====== Information shown ======

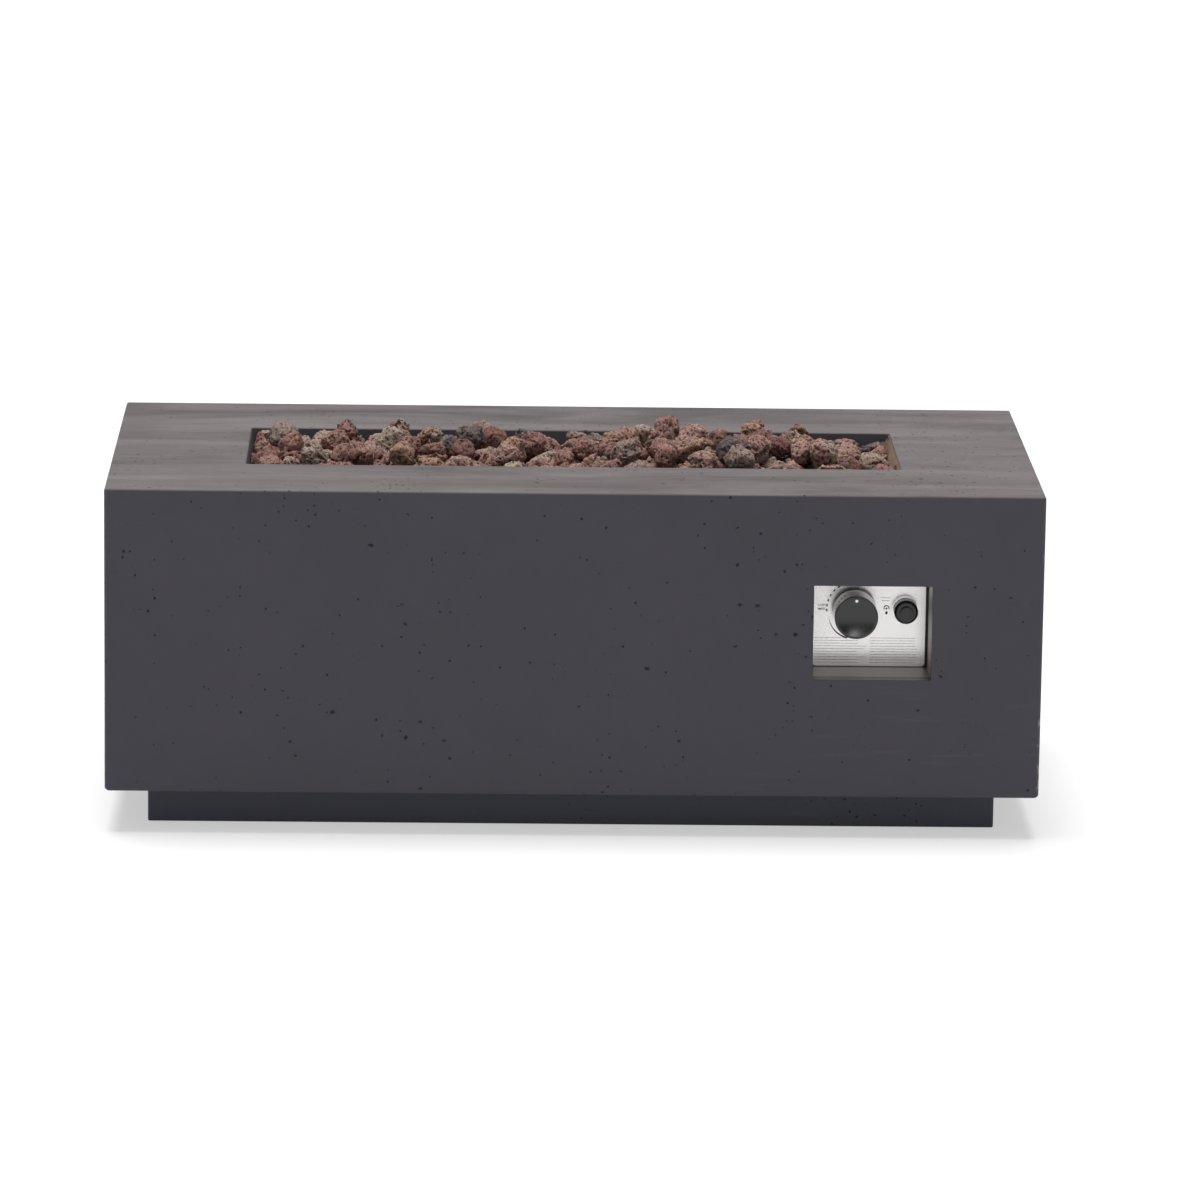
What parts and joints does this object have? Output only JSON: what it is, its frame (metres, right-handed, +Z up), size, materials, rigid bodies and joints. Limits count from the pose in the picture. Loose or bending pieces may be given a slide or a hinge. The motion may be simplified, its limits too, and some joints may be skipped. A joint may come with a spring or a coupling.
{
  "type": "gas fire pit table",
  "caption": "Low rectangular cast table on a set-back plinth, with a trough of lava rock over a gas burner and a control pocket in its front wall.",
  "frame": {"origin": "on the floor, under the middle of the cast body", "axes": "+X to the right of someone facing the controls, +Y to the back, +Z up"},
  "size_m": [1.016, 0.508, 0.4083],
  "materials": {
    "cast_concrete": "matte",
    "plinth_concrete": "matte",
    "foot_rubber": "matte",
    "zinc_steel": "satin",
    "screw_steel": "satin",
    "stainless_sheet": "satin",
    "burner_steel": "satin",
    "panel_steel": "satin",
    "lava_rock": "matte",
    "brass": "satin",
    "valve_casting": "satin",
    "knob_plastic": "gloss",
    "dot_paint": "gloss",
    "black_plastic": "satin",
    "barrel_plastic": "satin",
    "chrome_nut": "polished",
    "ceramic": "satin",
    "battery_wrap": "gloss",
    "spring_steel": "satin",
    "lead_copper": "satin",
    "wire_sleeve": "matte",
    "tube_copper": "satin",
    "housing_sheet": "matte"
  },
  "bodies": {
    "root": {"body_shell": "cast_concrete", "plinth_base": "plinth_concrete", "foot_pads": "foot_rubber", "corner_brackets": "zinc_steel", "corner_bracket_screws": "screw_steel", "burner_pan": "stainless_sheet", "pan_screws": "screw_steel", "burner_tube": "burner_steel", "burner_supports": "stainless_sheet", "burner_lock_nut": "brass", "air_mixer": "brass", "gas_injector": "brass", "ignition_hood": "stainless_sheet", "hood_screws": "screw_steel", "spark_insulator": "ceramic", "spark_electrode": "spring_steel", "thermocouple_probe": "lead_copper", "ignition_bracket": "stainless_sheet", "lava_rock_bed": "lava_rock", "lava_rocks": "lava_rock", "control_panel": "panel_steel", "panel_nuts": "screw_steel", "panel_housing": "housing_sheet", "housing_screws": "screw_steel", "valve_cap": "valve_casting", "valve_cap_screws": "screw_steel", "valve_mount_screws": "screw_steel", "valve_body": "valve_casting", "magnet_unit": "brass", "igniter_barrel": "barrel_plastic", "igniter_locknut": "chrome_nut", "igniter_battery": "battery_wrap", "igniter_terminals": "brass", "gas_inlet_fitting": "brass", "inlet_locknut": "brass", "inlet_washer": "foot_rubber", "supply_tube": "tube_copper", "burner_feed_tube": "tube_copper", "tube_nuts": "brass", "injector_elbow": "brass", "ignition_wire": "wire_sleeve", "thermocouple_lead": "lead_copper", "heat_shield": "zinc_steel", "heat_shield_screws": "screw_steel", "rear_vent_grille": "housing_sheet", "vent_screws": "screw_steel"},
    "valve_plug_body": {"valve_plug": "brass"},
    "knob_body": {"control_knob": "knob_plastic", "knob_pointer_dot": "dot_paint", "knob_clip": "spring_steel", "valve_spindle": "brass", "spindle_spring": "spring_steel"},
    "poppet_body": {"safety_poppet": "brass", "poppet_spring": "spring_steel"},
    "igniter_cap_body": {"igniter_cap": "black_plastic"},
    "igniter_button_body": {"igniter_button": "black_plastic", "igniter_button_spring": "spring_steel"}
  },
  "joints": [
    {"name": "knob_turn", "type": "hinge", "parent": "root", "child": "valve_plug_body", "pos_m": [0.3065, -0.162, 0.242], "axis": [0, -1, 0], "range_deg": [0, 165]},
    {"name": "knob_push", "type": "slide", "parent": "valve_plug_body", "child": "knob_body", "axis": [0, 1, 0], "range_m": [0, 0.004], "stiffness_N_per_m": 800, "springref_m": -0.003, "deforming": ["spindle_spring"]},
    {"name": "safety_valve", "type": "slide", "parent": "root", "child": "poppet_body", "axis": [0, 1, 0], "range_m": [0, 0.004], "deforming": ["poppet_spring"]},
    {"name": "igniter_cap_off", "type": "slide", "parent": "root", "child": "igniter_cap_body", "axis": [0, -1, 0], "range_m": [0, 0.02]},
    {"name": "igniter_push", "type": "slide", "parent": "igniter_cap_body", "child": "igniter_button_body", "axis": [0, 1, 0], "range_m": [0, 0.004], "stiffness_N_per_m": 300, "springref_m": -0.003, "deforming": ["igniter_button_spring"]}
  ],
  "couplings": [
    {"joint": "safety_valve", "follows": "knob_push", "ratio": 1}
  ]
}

======
====== Information shown ======

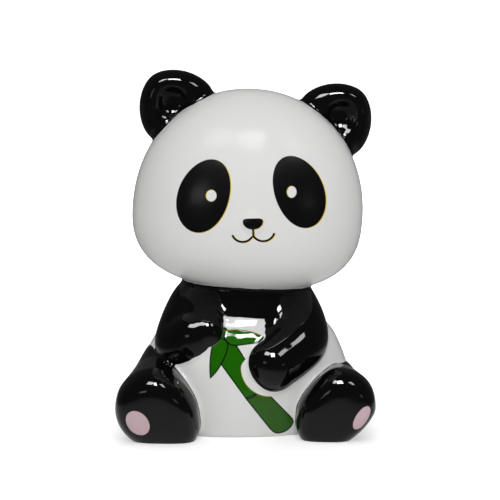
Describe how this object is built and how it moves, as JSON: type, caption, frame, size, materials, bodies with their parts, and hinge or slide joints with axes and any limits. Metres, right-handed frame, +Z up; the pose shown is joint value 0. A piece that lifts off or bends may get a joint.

======

Your answer should be a single number: the count of lines in the material above that contain "frame".

### Full solution
3